I searched for the Christmas stocking.
The felt red and green stocking appliqued with Santa’s jolly face. The one marked Emma.
I pulled it from the plastic bin among a pile of other stockings tagged with Mom, Dad and Nora stickers.
It was strange to retrieve the stocking so early, weeks before Thanksgiving.
But everything is strange this holiday season.
For the first time in 22 years, my daughter will not be home for Christmas. Emma planned to fly back to Maine from Denver, where she started an accounting job. But in late October she learned her firm must catch up on year-end inventory due to COVID shutdowns.
“I can’t come home for Christmas,” she said.
Tears fell and my chest ached as I thought about her empty chair at the Thanksgiving table, our traditions of making Christmas cookies, decorating the tree and opening presents Christmas morning.
“It’s hard,” Emma said. “It will be my first Thanksgiving and Christmas without you guys.”
I cannot imagine Emma absent over the holidays, alone in a Denver apartment 2,200 miles away. But COVID-19 has created a new reality.
With more than 11 million cases nationally and nearly 255,000 COVID deaths, thousands of people will be home alone for the holidays. There will be many empty seats at the table during Thanksgiving, Christmas, Hannukah and Kwanzaa.
Like the mom in the “Home Alone” movie, I sought a solution, a Hail Mary bid to get Emma home for the holidays. Desperate to be reunited with her eight-year-old son Kevin, mistakenly left behind on a family holiday trip to Paris, Mrs.

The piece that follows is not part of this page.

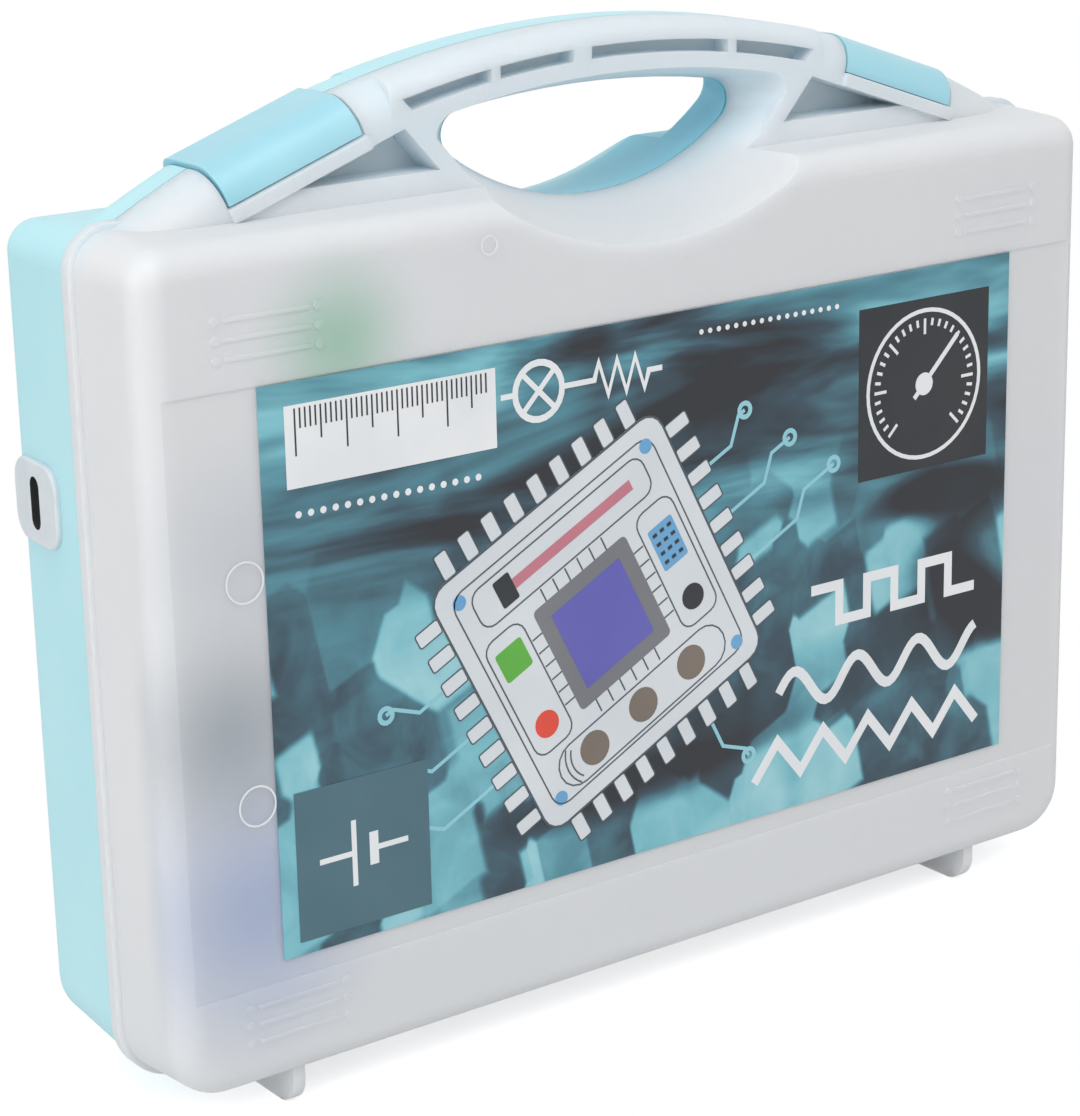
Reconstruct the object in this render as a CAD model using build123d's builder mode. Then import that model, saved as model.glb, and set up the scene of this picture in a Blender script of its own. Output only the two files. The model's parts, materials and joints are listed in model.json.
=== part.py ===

McCallister screams at an airline customer service agent who tells her no flights are available. “This is Christmas! The season of perpetual hope! If I have to sell everything I own. If I have to sell my soul to the devil himself, I am going to get home to my son!”
I consider buying plane tickets for my family — husband Eric, daughter Nora and I, surprising Emma on Christmas Eve. But this is a pandemic holiday. There are no miraculous final scenes. I cannot snag a ride with a ragtag band of polka-playing musicians to Denver like the “Home Alone” mom. So, I make other plans to FaceTime Emma on Thanksgiving, to virtually connect as we bake Christmas cookies, decorate our trees and open presents — nine states between us.
When I shared my thoughts with Emma, she fell silent. She thought about Christmases past as she and her younger sister Nora hung ornaments on the tree, sang holiday songs and made faces at mom’s relentless camera.
“I forgot about decorating the tree,” she said.
Fighting back tears, I turned to the internet for more ideas, typing “How to get through the holidays with COVID.” The search rendered several stories about creating new traditions and relying on virtual visits with loved ones.
In one article, Jane Timmons-Mitchell, a psychologist who teaches at Case Western Reserve, one of Ohio’s top-ranked universities, told the health and wellness publication Elemental, “Gratitude is a great concept to address holiday blahs. If you are able, contribute to charity for those less fortunate in gratitude.”
With millions out of work, there are several food pantries and organizations to contribute to in gratitude, and I have much to be thankful for.
Images of Christmases past flood my memory. Gathering beneath the tree with my sisters, the six of us ripping open presents as my mother and father watched. Emma and Nora squealing with joy as they hugged dolls, stuffed animals and shiny new toys.
Unlike soldiers who have spent the holidays away from home, or doctors and nurses working Christmas Day, I have always been with my family. Every single Christmas.
Despite the pandemic, the threat of more lockdowns and surging COVID cases, there is much to be grateful for. Though my family cannot gather, we will not grieve over the holidays like thousands who will mourn loved ones lost to COVID.
As the November wind rattled the windows, I filled a box with Emma’s red stocking, small gifts, a few Christmas ornaments and decorations. I tucked a “Do not look inside until Christmas Day!” note inside the stocking, and I began dreaming of next year, a COVID-free holiday season when we can all be together again.